Shares plunged 12.78% to R$4.11 after Q4 2025 EPS of 0.1534 (missed estimates by 12.74%) and same-store sales fell 1.1%. Q4 revenue was R$12.1bn (+21.8% YoY) and full-year R$43.6bn (+19.7%); gross margin expanded 70bps to 22.5% but operating expenses jumped 34.2%, driving Q4 EBITDA margin down 100bps to 6.2% (EBITDA R$652m). Net debt improved to R$1.059bn (net debt/EBITDA 0.41x) and CAPEX was R$1.023bn, yet investors remain concerned about margin sustainability amid 22 new stores (total 302) and negative same-store sales; forward P/E ~5.29 and Q1-2026 EPS forecast $0.07 on ~$1.84bn revenue.

Analysis

The market is treating the company’s growth phase as a pure multiple-compression problem, but the real binary sits in execution of scale — specifically ERP/back-office integration and store ramp economics. A failed systems rollout or slower-than-expected productivity gains will keep margins depressed for 2–4 quarters and create a visible working-capital and earnings hit; conversely, a clean integration would unlock significant operating leverage over the following 4–12 quarters. Second-order winners include regional competitors with cleaner balance sheets and lower new-store churn who can selectively invest to take share in mature catchment areas; food manufacturers and distributors with high receivables concentration to the company are exposed to payment timing volatility and may tighten trade terms, pressuring the company’s inventory turns. Real estate owners and smaller rivals could pick up underperforming locations at attractive valuations if strategic retrenchment occurs. Key catalysts to watch: the ERP go-live status and first-month post‑go-live sales/stockouts (days/weeks), sequential same-store-sales inflection over the next two quarters, and any management actions to slow openings or pivot formats (months).
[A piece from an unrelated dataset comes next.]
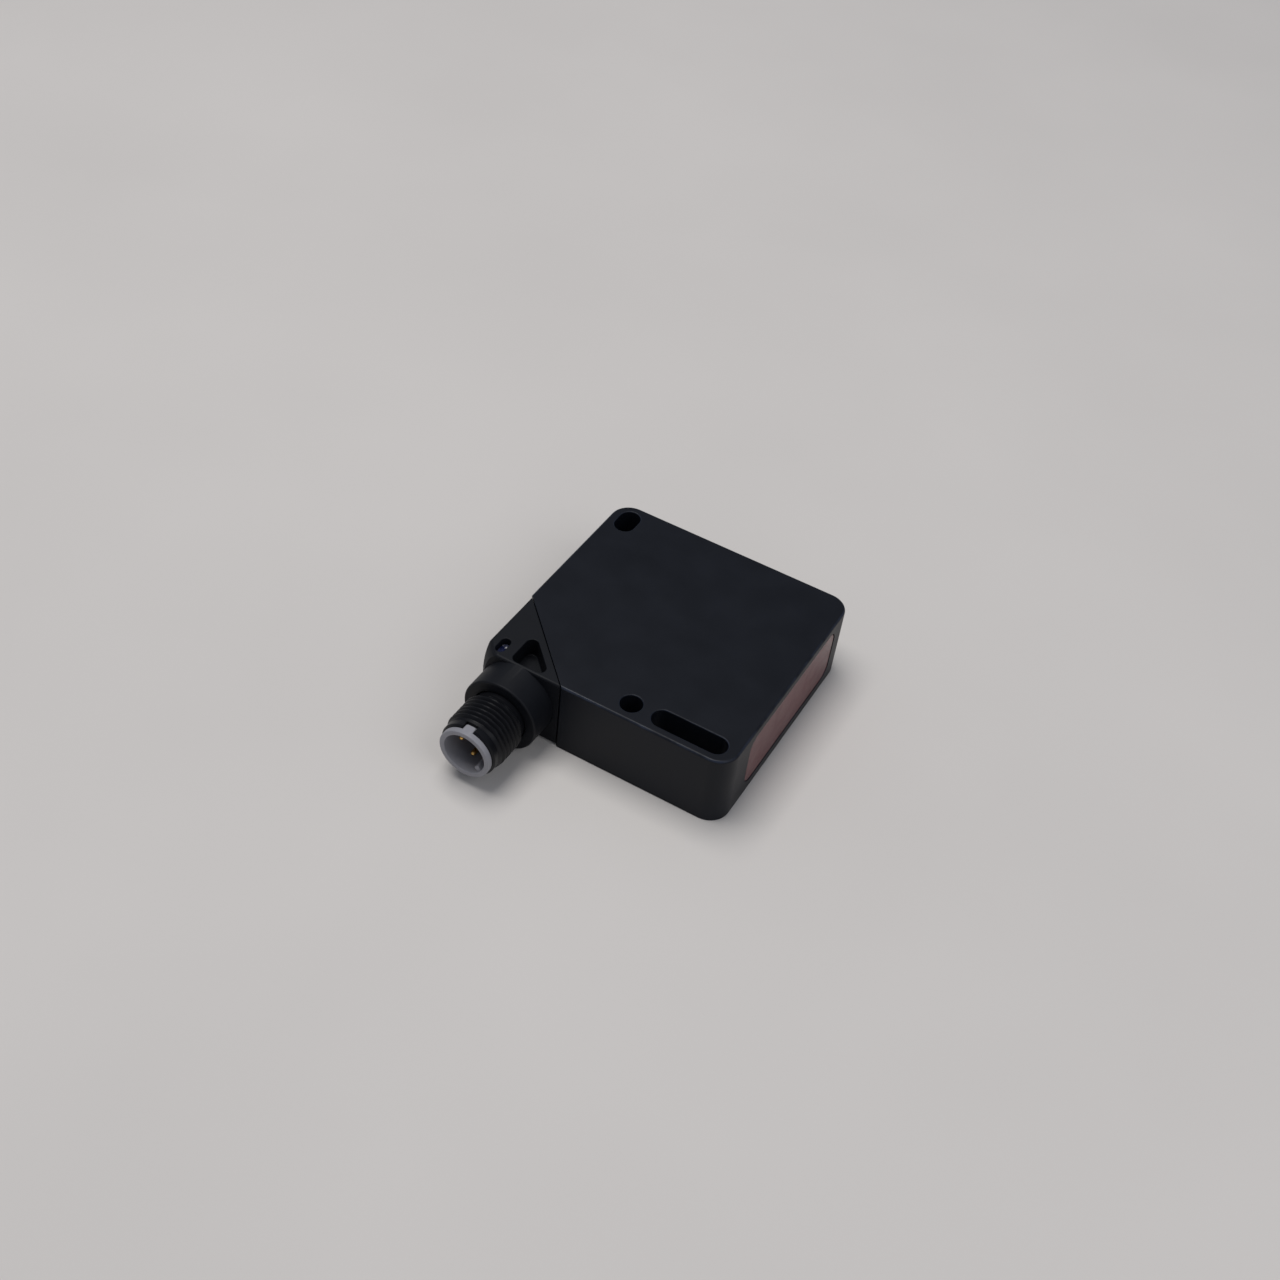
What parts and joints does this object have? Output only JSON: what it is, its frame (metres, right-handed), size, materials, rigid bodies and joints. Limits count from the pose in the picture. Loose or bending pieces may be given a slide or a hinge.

Tail risks include a botched systems implementation or a sudden tightening of consumer credit in the company’s regional markets — both could compress EPS materially within one quarter. Contrarian angle: headline selling likely overstates medium-term insolvency risk because leverage optionality exists; if management pivots to slower openings and demonstrates 2 consecutive quarters of margin recovery, the stock can re-rate quickly. The investment is therefore binary and time-sensitive — treat positions as event-driven, not buy-and-hold.